Your task is to extract every line from the material below exactly.
__________
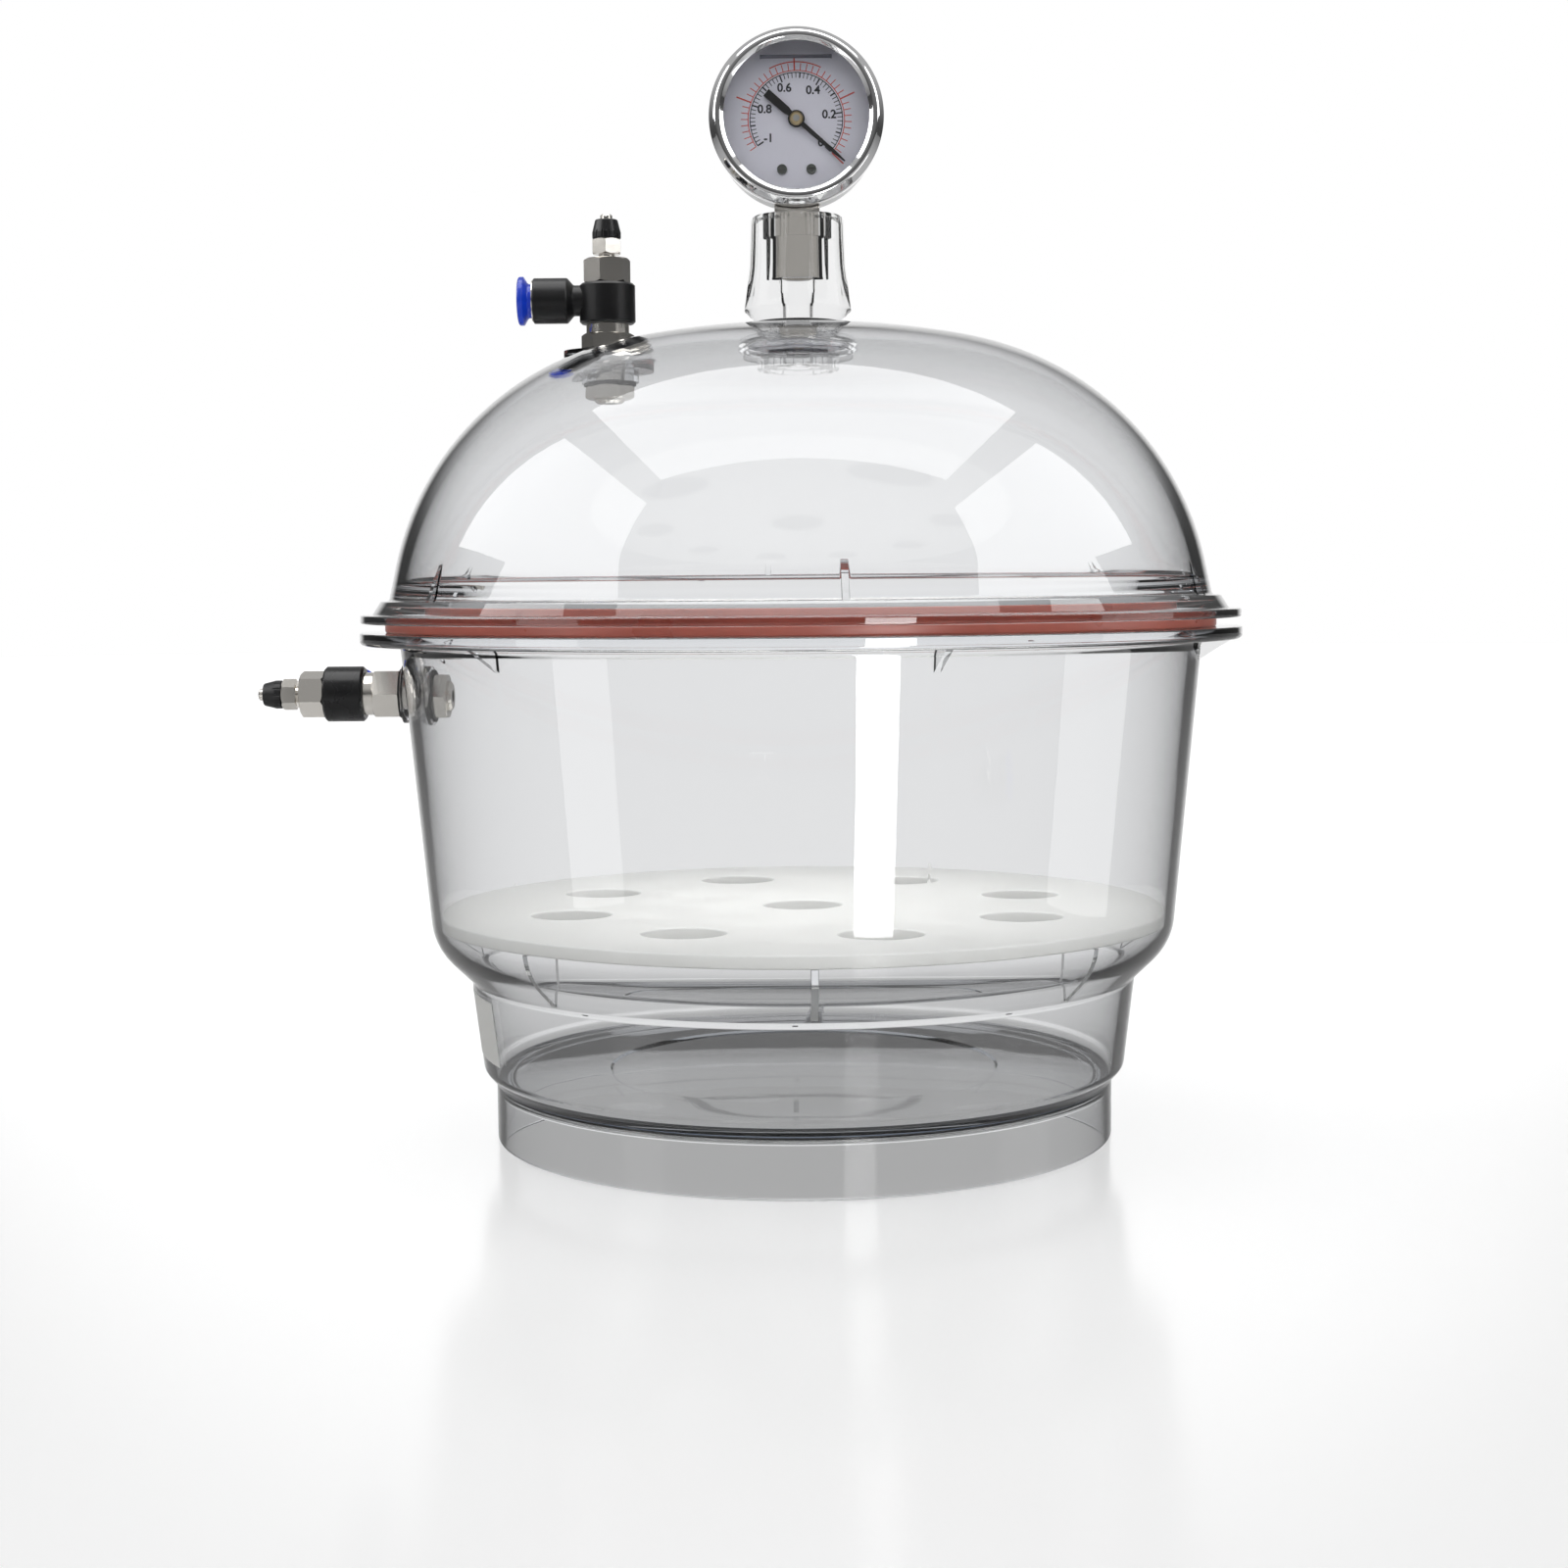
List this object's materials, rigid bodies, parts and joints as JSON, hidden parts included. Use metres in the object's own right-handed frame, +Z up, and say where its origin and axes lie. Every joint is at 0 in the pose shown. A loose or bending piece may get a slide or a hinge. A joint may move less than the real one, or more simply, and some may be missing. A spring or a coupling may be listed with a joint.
{
  "type": "vacuum chamber",
  "caption": "Clear round vacuum chamber: bowl on a foot ring, domed lid on a silicone ring, perforated plate, vacuum gauge in a fluted cap, flow valves with push-in ports.",
  "frame": {"origin": "centre of the foot ring's bottom plane", "axes": "+Z up along the chamber's axis, -Y the way the dial faces, -X towards the valves"},
  "size_m": [0.3117, 0.277, 0.3454],
  "materials": {
    "clear_shell": "clear polycarbonate, polished",
    "clear_fitting": "clear acrylic, polished",
    "silicone": "red-brown silicone",
    "white_plate": "satin white",
    "black_rubber": "matt rubber",
    "nickel": "bright nickel plate",
    "stainless": "satin stainless steel",
    "bezel_chrome": "polished stainless steel",
    "window": "clear",
    "dial": "matt white print",
    "dark_screw": "blackened steel",
    "pointer_black": "matt black",
    "brass": "plain brass",
    "steel": "turned steel",
    "bronze": "phosphor bronze",
    "black_plastic": "black moulded plastic",
    "blue_plastic": "blue moulded plastic"
  },
  "bodies": {
    "chamber": {"bowl": "clear_shell", "dome_lid": "clear_shell", "seal_ring": "silicone", "partition_plate": "white_plate", "cap_seal": "black_rubber", "fluted_cap": "clear_fitting", "cap_nut": "clear_fitting", "gauge_insert": "nickel", "gauge_case": "stainless", "fill_plug": "black_rubber", "gauge_bezel": "bezel_chrome", "window_seal": "black_rubber", "gauge_window": "window", "gauge_dial": "dial", "dial_screws": "dark_screw", "gauge_socket": "nickel", "bourdon_tube": "bronze", "movement_frame": "brass", "top_valve_wall_seal": "black_rubber", "top_valve_wall_nut": "nickel", "top_valve_inner_seal": "black_rubber", "top_valve_inner_nut": "nickel", "top_valve_collar": "nickel", "top_valve_stud": "nickel", "top_valve_o_rings": "black_rubber", "side_valve_wall_seal": "black_rubber", "side_valve_wall_nut": "nickel", "side_valve_inner_seal": "black_rubber", "side_valve_inner_nut": "nickel", "side_valve_collar": "nickel", "side_valve_stud": "nickel", "side_valve_o_rings": "black_rubber"},
    "pointer": {"pointer": "pointer_black", "pointer_hub": "brass", "pinion_arbor": "steel"},
    "top_valve_arm": {"top_valve_banjo": "black_plastic", "top_valve_tube_seal": "black_rubber", "top_valve_grip_ring": "steel", "top_valve_mouth_ring": "nickel"},
    "top_valve_release": {"top_valve_release_ring": "blue_plastic"},
    "top_valve_screw": {"top_valve_needle": "nickel", "top_valve_lock_nut": "nickel"},
    "top_valve_grip": {"top_valve_knob": "black_plastic"},
    "side_valve_arm": {"side_valve_banjo": "black_plastic", "side_valve_tube_seal": "black_rubber", "side_valve_grip_ring": "steel", "side_valve_mouth_ring": "nickel"},
    "side_valve_release": {"side_valve_release_ring": "blue_plastic"},
    "side_valve_screw": {"side_valve_needle": "nickel", "side_valve_lock_nut": "nickel"},
    "side_valve_grip": {"side_valve_knob": "black_plastic"}
  },
  "joints": [
    {"name": "pointer_turn", "type": "hinge", "parent": "chamber", "child": "pointer", "pos_m": [0, 0, 0.3184], "axis": [0, -1, 0], "range_deg": [0, 270]},
    {"name": "top_valve_swivel", "type": "hinge", "parent": "chamber", "child": "top_valve_arm", "pos_m": [-0.06, 0, 0.2644], "axis": [0, 0, 1], "continuous": true},
    {"name": "top_valve_release_push", "type": "slide", "parent": "top_valve_arm", "child": "top_valve_release", "axis": [1, 0, 0], "range_m": [0, 0.001], "stiffness_N_per_m": 400},
    {"name": "top_valve_screw_lift", "type": "slide", "parent": "chamber", "child": "top_valve_screw", "axis": [0, 0, 1], "range_m": [-0.00104, 0.00206]},
    {"name": "top_valve_knob_turn", "type": "hinge", "parent": "top_valve_screw", "child": "top_valve_grip", "pos_m": [-0.06, 0, 0.2865], "axis": [0, 0, 1], "range_deg": [-540, 1060]},
    {"name": "side_valve_swivel", "type": "hinge", "parent": "chamber", "child": "side_valve_arm", "pos_m": [-0.1465, 0, 0.141], "axis": [-1, 0, 0], "continuous": true},
    {"name": "side_valve_release_push", "type": "slide", "parent": "side_valve_arm", "child": "side_valve_release", "axis": [0, -1, 0], "range_m": [0, 0.001], "stiffness_N_per_m": 400},
    {"name": "side_valve_screw_lift", "type": "slide", "parent": "chamber", "child": "side_valve_screw", "axis": [-1, 0, 0], "range_m": [-0.00104, 0.00206]},
    {"name": "side_valve_knob_turn", "type": "hinge", "parent": "side_valve_screw", "child": "side_valve_grip", "pos_m": [-0.1686, 0, 0.141], "axis": [-1, 0, 0], "range_deg": [-540, 1060]}
  ],
  "couplings": [
    {"joint": "top_valve_knob_turn", "follows": "top_valve_screw_lift", "rad_per_m": 8976},
    {"joint": "side_valve_knob_turn", "follows": "side_valve_screw_lift", "rad_per_m": 8976}
  ]
}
__________
■ **Response below**:
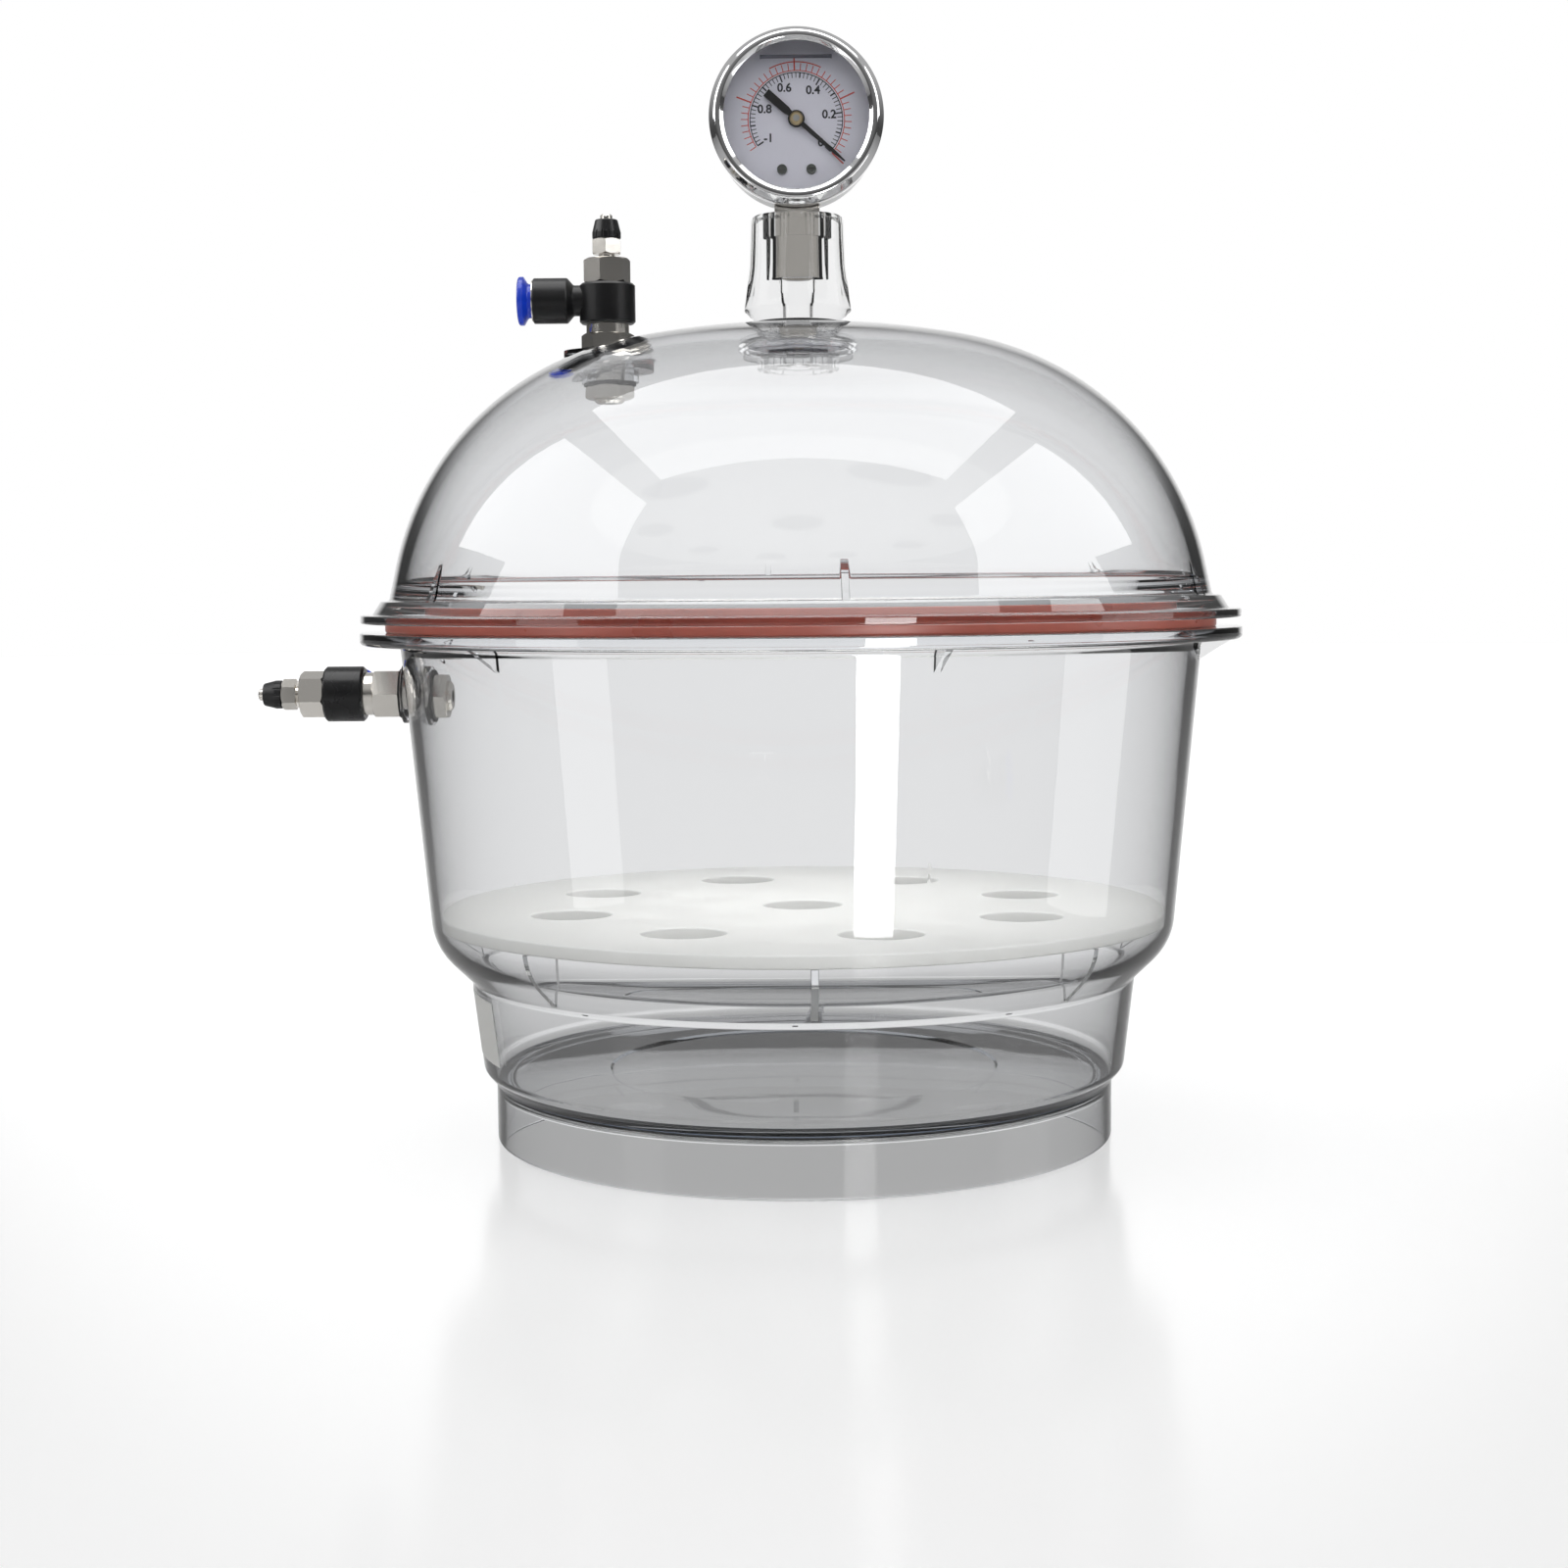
List this object's materials, rigid bodies, parts and joints as JSON, hidden parts included. Use metres in the object's own right-handed frame, +Z up, and say where its origin and axes lie. Every joint is at 0 in the pose shown. A loose or bending piece may get a slide or a hinge. A joint may move less than the real one, or more simply, and some may be missing. A spring or a coupling may be listed with a joint.
{
  "type": "vacuum chamber",
  "caption": "Clear round vacuum chamber: bowl on a foot ring, domed lid on a silicone ring, perforated plate, vacuum gauge in a fluted cap, flow valves with push-in ports.",
  "frame": {"origin": "centre of the foot ring's bottom plane", "axes": "+Z up along the chamber's axis, -Y the way the dial faces, -X towards the valves"},
  "size_m": [0.3117, 0.277, 0.3454],
  "materials": {
    "clear_shell": "clear polycarbonate, polished",
    "clear_fitting": "clear acrylic, polished",
    "silicone": "red-brown silicone",
    "white_plate": "satin white",
    "black_rubber": "matt rubber",
    "nickel": "bright nickel plate",
    "stainless": "satin stainless steel",
    "bezel_chrome": "polished stainless steel",
    "window": "clear",
    "dial": "matt white print",
    "dark_screw": "blackened steel",
    "pointer_black": "matt black",
    "brass": "plain brass",
    "steel": "turned steel",
    "bronze": "phosphor bronze",
    "black_plastic": "black moulded plastic",
    "blue_plastic": "blue moulded plastic"
  },
  "bodies": {
    "chamber": {"bowl": "clear_shell", "dome_lid": "clear_shell", "seal_ring": "silicone", "partition_plate": "white_plate", "cap_seal": "black_rubber", "fluted_cap": "clear_fitting", "cap_nut": "clear_fitting", "gauge_insert": "nickel", "gauge_case": "stainless", "fill_plug": "black_rubber", "gauge_bezel": "bezel_chrome", "window_seal": "black_rubber", "gauge_window": "window", "gauge_dial": "dial", "dial_screws": "dark_screw", "gauge_socket": "nickel", "bourdon_tube": "bronze", "movement_frame": "brass", "top_valve_wall_seal": "black_rubber", "top_valve_wall_nut": "nickel", "top_valve_inner_seal": "black_rubber", "top_valve_inner_nut": "nickel", "top_valve_collar": "nickel", "top_valve_stud": "nickel", "top_valve_o_rings": "black_rubber", "side_valve_wall_seal": "black_rubber", "side_valve_wall_nut": "nickel", "side_valve_inner_seal": "black_rubber", "side_valve_inner_nut": "nickel", "side_valve_collar": "nickel", "side_valve_stud": "nickel", "side_valve_o_rings": "black_rubber"},
    "pointer": {"pointer": "pointer_black", "pointer_hub": "brass", "pinion_arbor": "steel"},
    "top_valve_arm": {"top_valve_banjo": "black_plastic", "top_valve_tube_seal": "black_rubber", "top_valve_grip_ring": "steel", "top_valve_mouth_ring": "nickel"},
    "top_valve_release": {"top_valve_release_ring": "blue_plastic"},
    "top_valve_screw": {"top_valve_needle": "nickel", "top_valve_lock_nut": "nickel"},
    "top_valve_grip": {"top_valve_knob": "black_plastic"},
    "side_valve_arm": {"side_valve_banjo": "black_plastic", "side_valve_tube_seal": "black_rubber", "side_valve_grip_ring": "steel", "side_valve_mouth_ring": "nickel"},
    "side_valve_release": {"side_valve_release_ring": "blue_plastic"},
    "side_valve_screw": {"side_valve_needle": "nickel", "side_valve_lock_nut": "nickel"},
    "side_valve_grip": {"side_valve_knob": "black_plastic"}
  },
  "joints": [
    {"name": "pointer_turn", "type": "hinge", "parent": "chamber", "child": "pointer", "pos_m": [0, 0, 0.3184], "axis": [0, -1, 0], "range_deg": [0, 270]},
    {"name": "top_valve_swivel", "type": "hinge", "parent": "chamber", "child": "top_valve_arm", "pos_m": [-0.06, 0, 0.2644], "axis": [0, 0, 1], "continuous": true},
    {"name": "top_valve_release_push", "type": "slide", "parent": "top_valve_arm", "child": "top_valve_release", "axis": [1, 0, 0], "range_m": [0, 0.001], "stiffness_N_per_m": 400},
    {"name": "top_valve_screw_lift", "type": "slide", "parent": "chamber", "child": "top_valve_screw", "axis": [0, 0, 1], "range_m": [-0.00104, 0.00206]},
    {"name": "top_valve_knob_turn", "type": "hinge", "parent": "top_valve_screw", "child": "top_valve_grip", "pos_m": [-0.06, 0, 0.2865], "axis": [0, 0, 1], "range_deg": [-540, 1060]},
    {"name": "side_valve_swivel", "type": "hinge", "parent": "chamber", "child": "side_valve_arm", "pos_m": [-0.1465, 0, 0.141], "axis": [-1, 0, 0], "continuous": true},
    {"name": "side_valve_release_push", "type": "slide", "parent": "side_valve_arm", "child": "side_valve_release", "axis": [0, -1, 0], "range_m": [0, 0.001], "stiffness_N_per_m": 400},
    {"name": "side_valve_screw_lift", "type": "slide", "parent": "chamber", "child": "side_valve_screw", "axis": [-1, 0, 0], "range_m": [-0.00104, 0.00206]},
    {"name": "side_valve_knob_turn", "type": "hinge", "parent": "side_valve_screw", "child": "side_valve_grip", "pos_m": [-0.1686, 0, 0.141], "axis": [-1, 0, 0], "range_deg": [-540, 1060]}
  ],
  "couplings": [
    {"joint": "top_valve_knob_turn", "follows": "top_valve_screw_lift", "rad_per_m": 8976},
    {"joint": "side_valve_knob_turn", "follows": "side_valve_screw_lift", "rad_per_m": 8976}
  ]
}